Pada saat itulah Aji Saka bersama punggawanya, Dora, tiba di Medhangkamulan. Heranlah sang satria melihat keadaan yang sunyi dan menyeramkan itu, maka ia lalu mencari tahu penyebabnya. Setelah mendapat keterangan mengenai apa yang sedang terjadi di Medhangkamulan, Aji Saka lalu menghadap raja, menyatakan kesanggupannya untuk menjadi santapan Prabu Dewatacengkar. Aji Saka mengatakan bahwa ia rela dijadikan santapan sang Prabu asalkan ia dihadiahi tanah seluas ikat kepala yang dikenakannya. Di samping itu, harus Sang Prabu sendiri yang mengukur wilayah yang akan dihadiahkan tersebut.

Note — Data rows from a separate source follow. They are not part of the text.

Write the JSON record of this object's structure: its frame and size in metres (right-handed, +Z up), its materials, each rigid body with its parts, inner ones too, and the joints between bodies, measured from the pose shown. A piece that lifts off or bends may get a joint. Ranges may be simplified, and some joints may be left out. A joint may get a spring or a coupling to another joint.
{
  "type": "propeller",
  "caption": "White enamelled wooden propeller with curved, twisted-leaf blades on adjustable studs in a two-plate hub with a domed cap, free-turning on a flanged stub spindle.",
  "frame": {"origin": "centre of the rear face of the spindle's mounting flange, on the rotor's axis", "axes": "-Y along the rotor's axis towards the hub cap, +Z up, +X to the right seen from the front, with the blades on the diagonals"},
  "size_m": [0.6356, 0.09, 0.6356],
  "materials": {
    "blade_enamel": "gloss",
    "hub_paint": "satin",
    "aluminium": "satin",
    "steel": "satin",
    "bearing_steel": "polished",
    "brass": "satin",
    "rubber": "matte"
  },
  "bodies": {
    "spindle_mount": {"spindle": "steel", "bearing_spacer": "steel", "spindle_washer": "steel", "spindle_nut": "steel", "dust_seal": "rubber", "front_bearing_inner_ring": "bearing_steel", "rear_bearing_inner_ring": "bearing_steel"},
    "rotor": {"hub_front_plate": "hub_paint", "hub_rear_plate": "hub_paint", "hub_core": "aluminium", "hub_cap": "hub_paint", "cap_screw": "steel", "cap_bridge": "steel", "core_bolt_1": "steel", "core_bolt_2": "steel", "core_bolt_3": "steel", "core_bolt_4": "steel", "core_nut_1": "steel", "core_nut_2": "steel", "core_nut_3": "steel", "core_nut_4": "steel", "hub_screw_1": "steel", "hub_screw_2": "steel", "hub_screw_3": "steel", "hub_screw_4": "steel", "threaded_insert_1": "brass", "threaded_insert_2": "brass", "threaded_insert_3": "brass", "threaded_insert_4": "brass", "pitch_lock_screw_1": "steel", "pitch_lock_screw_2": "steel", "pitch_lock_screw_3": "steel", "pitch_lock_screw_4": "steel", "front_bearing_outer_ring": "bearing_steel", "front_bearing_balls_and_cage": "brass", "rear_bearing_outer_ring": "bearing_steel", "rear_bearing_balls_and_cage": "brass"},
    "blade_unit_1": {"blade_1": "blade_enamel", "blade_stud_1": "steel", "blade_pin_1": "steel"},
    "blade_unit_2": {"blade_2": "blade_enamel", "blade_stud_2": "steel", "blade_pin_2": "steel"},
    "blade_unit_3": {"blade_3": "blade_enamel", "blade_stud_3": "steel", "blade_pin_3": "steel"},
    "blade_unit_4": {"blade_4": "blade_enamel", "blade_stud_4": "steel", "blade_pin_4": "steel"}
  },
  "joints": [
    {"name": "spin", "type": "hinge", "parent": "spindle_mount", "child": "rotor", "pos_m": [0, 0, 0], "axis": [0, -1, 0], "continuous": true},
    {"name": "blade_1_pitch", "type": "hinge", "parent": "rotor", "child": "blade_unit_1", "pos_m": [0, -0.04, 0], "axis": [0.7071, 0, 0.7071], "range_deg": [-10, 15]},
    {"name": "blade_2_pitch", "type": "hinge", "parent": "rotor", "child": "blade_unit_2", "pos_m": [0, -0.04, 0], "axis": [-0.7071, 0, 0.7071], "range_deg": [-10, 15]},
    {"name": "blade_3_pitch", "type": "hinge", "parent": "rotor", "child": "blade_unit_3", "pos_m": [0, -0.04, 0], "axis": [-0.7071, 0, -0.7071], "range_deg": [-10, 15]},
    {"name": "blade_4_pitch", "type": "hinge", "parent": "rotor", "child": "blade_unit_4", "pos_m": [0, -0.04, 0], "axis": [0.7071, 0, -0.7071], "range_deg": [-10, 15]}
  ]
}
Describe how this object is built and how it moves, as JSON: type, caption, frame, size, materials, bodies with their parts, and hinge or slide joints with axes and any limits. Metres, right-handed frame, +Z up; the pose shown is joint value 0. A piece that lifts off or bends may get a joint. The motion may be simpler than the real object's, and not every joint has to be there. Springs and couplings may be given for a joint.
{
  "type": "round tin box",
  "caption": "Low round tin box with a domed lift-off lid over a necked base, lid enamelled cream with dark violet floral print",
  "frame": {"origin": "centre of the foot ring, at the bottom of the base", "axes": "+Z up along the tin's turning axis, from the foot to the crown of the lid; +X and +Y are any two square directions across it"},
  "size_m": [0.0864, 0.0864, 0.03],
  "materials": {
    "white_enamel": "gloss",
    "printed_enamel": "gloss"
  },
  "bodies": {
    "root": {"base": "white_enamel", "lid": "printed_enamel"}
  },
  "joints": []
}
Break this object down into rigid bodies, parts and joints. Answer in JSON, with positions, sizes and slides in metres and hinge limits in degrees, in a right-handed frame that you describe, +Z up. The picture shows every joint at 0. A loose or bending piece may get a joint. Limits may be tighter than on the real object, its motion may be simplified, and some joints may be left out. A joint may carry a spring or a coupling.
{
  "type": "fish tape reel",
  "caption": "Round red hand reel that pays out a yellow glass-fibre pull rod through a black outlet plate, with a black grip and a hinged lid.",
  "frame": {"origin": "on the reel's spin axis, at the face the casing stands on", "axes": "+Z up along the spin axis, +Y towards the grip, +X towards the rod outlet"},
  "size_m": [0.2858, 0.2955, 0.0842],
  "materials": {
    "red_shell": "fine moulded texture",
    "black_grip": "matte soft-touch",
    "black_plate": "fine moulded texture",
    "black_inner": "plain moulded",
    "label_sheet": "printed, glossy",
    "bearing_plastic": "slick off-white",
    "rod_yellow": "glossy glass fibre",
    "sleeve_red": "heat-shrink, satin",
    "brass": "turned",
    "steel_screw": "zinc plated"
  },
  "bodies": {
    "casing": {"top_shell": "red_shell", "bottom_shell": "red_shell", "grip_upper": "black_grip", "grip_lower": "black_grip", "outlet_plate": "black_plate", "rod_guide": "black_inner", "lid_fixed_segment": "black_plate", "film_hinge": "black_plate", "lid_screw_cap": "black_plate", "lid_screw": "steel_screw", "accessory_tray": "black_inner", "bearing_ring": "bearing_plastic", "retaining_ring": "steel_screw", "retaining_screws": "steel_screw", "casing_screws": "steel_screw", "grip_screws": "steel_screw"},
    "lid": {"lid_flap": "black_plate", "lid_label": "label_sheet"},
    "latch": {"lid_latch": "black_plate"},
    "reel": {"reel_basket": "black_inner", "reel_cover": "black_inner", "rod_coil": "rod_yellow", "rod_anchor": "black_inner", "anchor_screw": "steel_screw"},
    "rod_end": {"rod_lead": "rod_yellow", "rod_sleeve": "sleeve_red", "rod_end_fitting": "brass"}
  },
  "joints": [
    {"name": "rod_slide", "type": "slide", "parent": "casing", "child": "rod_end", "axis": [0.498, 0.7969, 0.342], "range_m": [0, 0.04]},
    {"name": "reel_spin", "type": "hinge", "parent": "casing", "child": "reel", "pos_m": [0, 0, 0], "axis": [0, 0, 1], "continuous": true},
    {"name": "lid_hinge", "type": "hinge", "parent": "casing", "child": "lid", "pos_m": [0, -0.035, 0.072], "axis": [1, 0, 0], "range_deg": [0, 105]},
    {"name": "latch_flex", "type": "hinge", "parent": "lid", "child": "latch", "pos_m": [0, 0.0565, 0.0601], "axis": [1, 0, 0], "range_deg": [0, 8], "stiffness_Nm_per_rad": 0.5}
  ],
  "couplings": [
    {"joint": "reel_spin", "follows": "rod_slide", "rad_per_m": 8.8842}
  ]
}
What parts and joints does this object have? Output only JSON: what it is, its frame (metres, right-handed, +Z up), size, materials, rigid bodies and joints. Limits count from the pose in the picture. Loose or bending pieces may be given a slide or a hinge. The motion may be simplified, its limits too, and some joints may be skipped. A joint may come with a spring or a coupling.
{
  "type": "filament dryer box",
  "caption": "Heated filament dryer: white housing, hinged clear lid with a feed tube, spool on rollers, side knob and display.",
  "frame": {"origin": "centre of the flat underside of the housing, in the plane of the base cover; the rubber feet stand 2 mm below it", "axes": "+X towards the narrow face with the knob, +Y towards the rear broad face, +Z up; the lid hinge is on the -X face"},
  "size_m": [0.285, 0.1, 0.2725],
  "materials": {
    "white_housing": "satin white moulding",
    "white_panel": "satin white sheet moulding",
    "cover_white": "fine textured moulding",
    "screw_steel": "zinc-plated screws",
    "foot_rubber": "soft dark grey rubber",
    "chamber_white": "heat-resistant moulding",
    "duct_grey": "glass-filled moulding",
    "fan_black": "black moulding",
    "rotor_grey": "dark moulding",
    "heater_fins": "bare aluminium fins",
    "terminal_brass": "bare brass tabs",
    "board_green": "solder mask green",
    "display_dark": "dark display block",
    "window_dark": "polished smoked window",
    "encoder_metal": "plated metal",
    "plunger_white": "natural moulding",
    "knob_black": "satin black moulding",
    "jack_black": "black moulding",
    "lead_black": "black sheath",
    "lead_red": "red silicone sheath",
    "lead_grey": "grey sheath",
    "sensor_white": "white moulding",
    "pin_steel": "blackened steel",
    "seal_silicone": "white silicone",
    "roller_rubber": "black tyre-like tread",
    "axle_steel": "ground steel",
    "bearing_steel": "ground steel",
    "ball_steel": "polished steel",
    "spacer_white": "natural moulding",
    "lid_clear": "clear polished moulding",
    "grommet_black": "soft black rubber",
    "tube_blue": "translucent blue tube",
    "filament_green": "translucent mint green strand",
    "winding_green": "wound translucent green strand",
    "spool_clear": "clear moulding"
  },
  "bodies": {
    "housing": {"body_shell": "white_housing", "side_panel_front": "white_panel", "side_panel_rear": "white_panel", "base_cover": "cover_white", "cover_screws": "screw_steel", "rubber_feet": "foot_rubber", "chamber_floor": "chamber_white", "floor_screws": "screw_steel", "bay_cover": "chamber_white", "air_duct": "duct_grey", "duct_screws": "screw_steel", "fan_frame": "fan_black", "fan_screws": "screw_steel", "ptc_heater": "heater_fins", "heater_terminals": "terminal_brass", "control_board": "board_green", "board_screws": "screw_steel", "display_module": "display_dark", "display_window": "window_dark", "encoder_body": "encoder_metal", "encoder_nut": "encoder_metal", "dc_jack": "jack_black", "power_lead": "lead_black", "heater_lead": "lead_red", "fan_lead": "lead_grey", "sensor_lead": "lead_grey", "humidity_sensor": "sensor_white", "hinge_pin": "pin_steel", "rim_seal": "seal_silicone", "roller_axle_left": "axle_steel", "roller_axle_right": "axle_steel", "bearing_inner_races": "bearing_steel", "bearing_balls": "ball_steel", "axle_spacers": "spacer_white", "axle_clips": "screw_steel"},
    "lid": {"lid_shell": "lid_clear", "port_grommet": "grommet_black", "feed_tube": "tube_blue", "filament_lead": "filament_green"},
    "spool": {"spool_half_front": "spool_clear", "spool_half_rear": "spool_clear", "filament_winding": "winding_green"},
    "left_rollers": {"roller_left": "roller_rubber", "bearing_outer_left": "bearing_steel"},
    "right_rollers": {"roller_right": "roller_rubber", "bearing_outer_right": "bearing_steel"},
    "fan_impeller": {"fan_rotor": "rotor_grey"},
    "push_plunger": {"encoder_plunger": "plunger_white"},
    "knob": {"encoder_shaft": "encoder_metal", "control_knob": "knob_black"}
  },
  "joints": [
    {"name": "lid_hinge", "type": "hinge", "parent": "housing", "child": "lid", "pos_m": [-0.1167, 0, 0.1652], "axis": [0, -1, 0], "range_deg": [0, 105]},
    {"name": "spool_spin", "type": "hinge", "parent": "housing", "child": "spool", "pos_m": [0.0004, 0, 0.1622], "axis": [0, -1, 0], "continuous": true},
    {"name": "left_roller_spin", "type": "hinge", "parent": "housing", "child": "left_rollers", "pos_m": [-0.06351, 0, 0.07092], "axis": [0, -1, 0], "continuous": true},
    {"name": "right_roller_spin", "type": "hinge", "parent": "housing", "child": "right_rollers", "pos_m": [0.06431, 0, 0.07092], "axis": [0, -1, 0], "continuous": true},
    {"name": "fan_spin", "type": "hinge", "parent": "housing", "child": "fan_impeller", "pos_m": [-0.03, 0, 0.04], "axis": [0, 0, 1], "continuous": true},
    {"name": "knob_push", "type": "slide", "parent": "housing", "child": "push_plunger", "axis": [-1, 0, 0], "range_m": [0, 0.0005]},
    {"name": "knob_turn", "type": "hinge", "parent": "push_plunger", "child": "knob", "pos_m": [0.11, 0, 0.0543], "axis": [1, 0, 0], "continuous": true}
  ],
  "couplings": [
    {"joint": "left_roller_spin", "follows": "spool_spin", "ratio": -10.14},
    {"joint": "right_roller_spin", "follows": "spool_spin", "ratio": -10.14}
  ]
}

Sang Prabu menyanggupi permintaannya. Aji Saka kemudian mempersilakan Sang Prabu menarik ujung ikat kepalanya. Sungguh ajaib, ikat kepala itu lalu mengembang seakan tak ada habisnya. Sang Prabu Dewatacengkar terpaksa semakin mundur dan semakin mundur, sehingga akhirnya tiba ditepi laut selatan. Ikat kepala tersebut kemudian dikibaskan oleh Aji Saka sehingga Sang Prabu terlempar jatuh ke laut. Aji Saka kemudian menjadi raja di Medhangkamulan.
Setelah dinobatkan menjadi raja Medhangkamulan, Aji Saka mengutus Dora pergi kembali ke Pulo Majethi mengambil pusaka yang dijaga oleh Sembada. Setibanya di Pulo Majethi, Dora menemui Sembada dan menjelaskan bahwa ia diperintahkan untuk mengambil pusaka Ajisaka. Sembada tidak mau memberikan pusaka tersebut karena ia berpegang pada perintah Aji Saka ketika meninggalkan Majethi. Sembada yang juga melaksanakan perintah Sang Prabu memaksa meminta agar pusaka tersebut diberikan kepadanya. Akhirnya kedua punggawa itu bertempur. Karena keduanya sama-sama sakti, peperangan berlangsung seru, saling menyerang dan diserang, sampai keduanya sama-sama tewas.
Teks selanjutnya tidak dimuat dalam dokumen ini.